Your goal: In the entries below, which lines run from the one containing "const stemClearance = skeleton(sprays, GAP);" to the one containing "imported = [obj"? Copy exactly those lines, ends included, and no others.

____

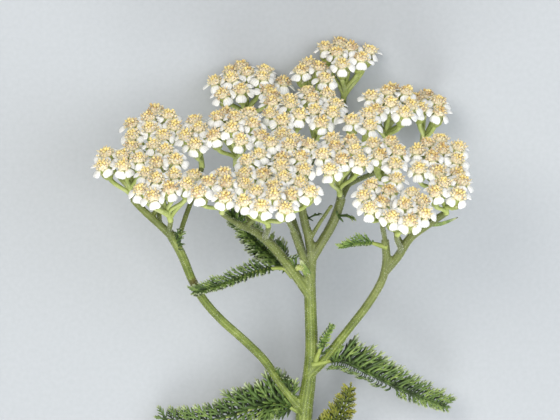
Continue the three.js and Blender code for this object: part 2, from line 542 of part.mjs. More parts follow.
// A comb cut leaf in one thin blade: a rib with a pair of leaflets at every step along it. A leaflet is widest
// at its middle and slants towards the leaf's tip.
function combLeaf({ line, face, pairs, left, right, bare, sweep, lift }, number) {
  const curve = new THREE.CatmullRomCurve3(line.map(vec), false, 'centripetal');
  const facing = vec(face).normalize();
  const points = [];
  const faces = [];
  const frameAt = (t) => {
    const along = curve.getTangent(t);
    const side = new THREE.Vector3().crossVectors(along, facing).normalize();
    return { at: curve.getPoint(t), along, side, normal: new THREE.Vector3().crossVectors(side, along) };
  };
  const place = ({ at, along, side, normal }, forward, out, up) => points.push(at.clone()
    .addScaledVector(along, forward).addScaledVector(side, out).addScaledVector(normal, up)) - 1;
  const half = BLADE_THICKNESS / 2;
  const ring = (t) => {
    const frame = frameAt(t);
    const width = LEAF_RIB * (1 - 0.45 * t);
    return [place(frame, 0, -width, half), place(frame, 0, width, half),
      place(frame, 0, width, -half), place(frame, 0, -width, -half)];
  };
  const quad = (a, b, c, d) => faces.push([a, b, c], [a, c, d]);
  let before = ring(0);
  quad(...before);
  for (let k = 0; k <= pairs; k++) {
    const t = bare + (1 - bare) * (k / pairs);
    const now = ring(t);
    quad(before[0], now[0], now[1], before[1]);
    quad(now[2], now[3], before[3], before[2]);
    const edges = { right: [before[1], now[1], now[2], before[2]], left: [before[3], now[3], now[0], before[0]] };
    if (k === 0) {
      quad(...edges.right);
      quad(...edges.left);
    } else {
      const share = (k - 0.5) / pairs;
      const swell = Math.max(0.24, Math.sin(Math.PI * (0.24 + 0.74 * share)));
      const frame = frameAt(bare + (1 - bare) * share);
      const step = (1 - bare) / pairs;
      const [last, next] = [frameAt(Math.max(0, t - 1.5 * step)), frameAt(Math.min(1, t + 0.5 * step))];
      const pitch = last.at.distanceTo(next.at) / 2;
      [[-left, 3, 0], [right, 1, 2]].forEach(([longest, p, q]) => {
        const sign = Math.sign(longest);
        // On the inside of a bend the neighbours lean over a leaflet, so it is shorter and narrower.
        const turn = Math.max(0.01, -sign * next.side.dot(frame.along), sign * last.side.dot(frame.along));
        const lean = turn / Math.cos(sweep);
        const grown = Math.abs(longest) * swell * (0.88 + 0.24 * draw(number * 7 + sign, k));
        const reach = Math.min(grown, (0.7 * pitch) / lean);
        const [out, forward] = [reach * Math.cos(sweep), reach * Math.sin(sweep)];
        if (0.55 * out < 1.2 * LEAF_RIB) {
          quad(...(sign > 0 ? edges.right : edges.left));
          return;
        }
        const wide = Math.min(0.42 * (pitch - 0.55 * reach * lean), 0.3 * reach);
        // The middle of the leaflet, near side then far side, each over and under, and its tip.
        const middle = [[-wide, half], [-wide, -half], [wide, half], [wide, -half]].map(([shift, up]) => place(
          frame, 0.55 * forward + shift, sign * 0.55 * out, lift * 0.55 * reach + up));
        const [nearUp, nearLow, farUp, farLow] = middle;
        const tip = place(frame, forward, sign * out, lift * reach);
        const [up, low] = sign > 0 ? [p, q] : [q, p];
        const patch = [
          [before[up], now[up], farUp], [before[up], farUp, nearUp], [nearUp, farUp, tip],
          [now[low], before[low], farLow], [farLow, before[low], nearLow], [farLow, nearLow, tip],
          [now[up], now[low], farLow], [now[up], farLow, farUp], [farUp, farLow, tip],
          [before[low], before[up], nearUp], [before[low], nearUp, nearLow], [nearLow, nearUp, tip],
        ];
        faces.push(...(sign > 0 ? patch : patch.map(([a, b, c]) => [a, c, b])));
      });
    }
    before = now;
  }
  const end = place(frameAt(1), 0.4 * Math.max(left, right), 0, 0);
  faces.push([before[0], end, before[1]], [before[1], end, before[2]]);
  faces.push([before[2], end, before[3]], [before[3], end, before[0]]);
  const solid = solidOf(geometryFrom(points, faces));
  return solid.volume() < 0 ? solidOf(geometryFrom(points, faces.map(([a, b, c]) => [a, c, b]))) : solid;
}

// ---- Assembly -------------------------------------------------------------------------------------------------

const GREEN = { color: 0x8f9f52, roughness: 0.62, metalness: 0 };
const WHITE = { color: 0xf3efe2, roughness: 0.58, metalness: 0 };
const LEAF_GREEN = { color: 0x4f6f33, roughness: 0.6, metalness: 0 };

// Everything stays above the surface: what would dip below is pressed flat on it.
function finished(solid) {
  return welded(solid.trimByPlane([0, 0, 1], 0));
}

function meshOf(name, solid, finish) {
  const { vertProperties, triVerts, numProp } = solid.getMesh();
  const points = [];
  for (let i = 0; i < vertProperties.length; i += numProp) {
    points.push(new THREE.Vector3(vertProperties[i], vertProperties[i + 1], vertProperties[i + 2]));
  }
  const geometry = new THREE.BufferGeometry().setFromPoints(points);
  geometry.setIndex(Array.from(triVerts));
  geometry.computeVertexNormals();
  const mesh = new THREE.Mesh(geometry, new THREE.MeshStandardMaterial(finish));
  mesh.name = name;
  return mesh;
}

const plant = new THREE.Group();
plant.name = 'yarrow';
plant.position.copy(ORIGIN).negate();

const sprays = SPRAYS.map(makeSpray);
const allHeads = sprays.flatMap((spray) => spray.heads);
spaceHeads(allHeads);
sprays.forEach(aimHeads);

const stemClearance = skeleton(sprays, GAP);
plant.add(meshOf('stem', finished(largestBody(skeleton(sprays))), GREEN));
sprays.forEach((spray) => {
  plant.add(meshOf(`spray_${spray.name}`, finished(spraySolid(spray, allHeads)), WHITE));
});
LEAVES.forEach((leaf, number) => {
  const blade = largestBody(combLeaf(leaf, number).subtract(stemClearance));
  plant.add(meshOf(leaf.name, finished(blade), LEAF_GREEN));
});

export default plant;
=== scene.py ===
# %% [markdown]
# # A cut stem of yarrow
#
# Yarrow (Achillea) holds its flowers in a broad flat top. What looks like one small flower is a head: a
# green cup of scales that holds a mound of tiny tubular florets, ringed by five white rays. A few heads on
# their own pedicels make a spray, and 25 sprays on branches make the flat top. Below it hang comb cut
# leaves.
#
# A plant like this could be scattered with particles, but then nothing would sit where the solid model has
# it. So this lesson models each small part once and sets copies of it at the places that the layout gives.

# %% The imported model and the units
import bmesh
import bpy
import json
import math
import numpy as np
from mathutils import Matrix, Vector, kdtree

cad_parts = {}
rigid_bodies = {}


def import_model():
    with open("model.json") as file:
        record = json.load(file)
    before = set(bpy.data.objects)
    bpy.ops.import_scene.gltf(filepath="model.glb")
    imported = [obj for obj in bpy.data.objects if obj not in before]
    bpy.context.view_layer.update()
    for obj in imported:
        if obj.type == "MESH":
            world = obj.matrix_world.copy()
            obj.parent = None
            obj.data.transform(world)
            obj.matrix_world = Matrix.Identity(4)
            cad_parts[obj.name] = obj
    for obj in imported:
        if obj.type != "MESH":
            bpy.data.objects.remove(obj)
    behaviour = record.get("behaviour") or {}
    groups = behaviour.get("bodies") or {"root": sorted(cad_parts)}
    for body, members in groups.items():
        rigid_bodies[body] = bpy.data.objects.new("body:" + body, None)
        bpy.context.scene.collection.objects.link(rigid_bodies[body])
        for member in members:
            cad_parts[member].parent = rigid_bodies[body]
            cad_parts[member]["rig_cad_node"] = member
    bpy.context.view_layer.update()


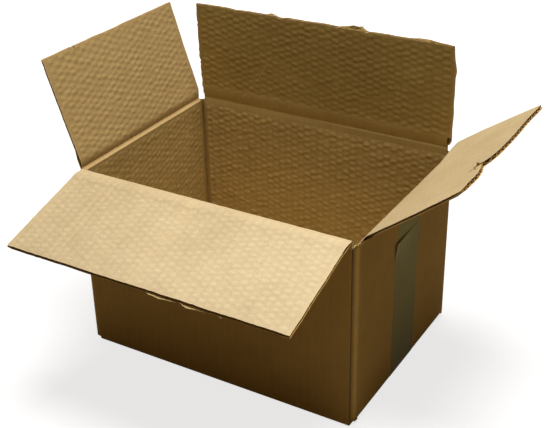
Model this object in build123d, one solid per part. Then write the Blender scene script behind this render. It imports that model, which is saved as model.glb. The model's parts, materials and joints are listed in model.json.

____

Exercise output:
const stemClearance = skeleton(sprays, GAP);
plant.add(meshOf('stem', finished(largestBody(skeleton(sprays))), GREEN));
sprays.forEach((spray) => {
  plant.add(meshOf(`spray_${spray.name}`, finished(spraySolid(spray, allHeads)), WHITE));
});
LEAVES.forEach((leaf, number) => {
  const blade = largestBody(combLeaf(leaf, number).subtract(stemClearance));
  plant.add(meshOf(leaf.name, finished(blade), LEAF_GREEN));
});

export default plant;
=== scene.py ===
# %% [markdown]
# # A cut stem of yarrow
#
# Yarrow (Achillea) holds its flowers in a broad flat top. What looks like one small flower is a head: a
# green cup of scales that holds a mound of tiny tubular florets, ringed by five white rays. A few heads on
# their own pedicels make a spray, and 25 sprays on branches make the flat top. Below it hang comb cut
# leaves.
#
# A plant like this could be scattered with particles, but then nothing would sit where the solid model has
# it. So this lesson models each small part once and sets copies of it at the places that the layout gives.

# %% The imported model and the units
import bmesh
import bpy
import json
import math
import numpy as np
from mathutils import Matrix, Vector, kdtree

cad_parts = {}
rigid_bodies = {}


def import_model():
    with open("model.json") as file:
        record = json.load(file)
    before = set(bpy.data.objects)
    bpy.ops.import_scene.gltf(filepath="model.glb")
    imported = [obj for obj in bpy.data.objects if obj not in before]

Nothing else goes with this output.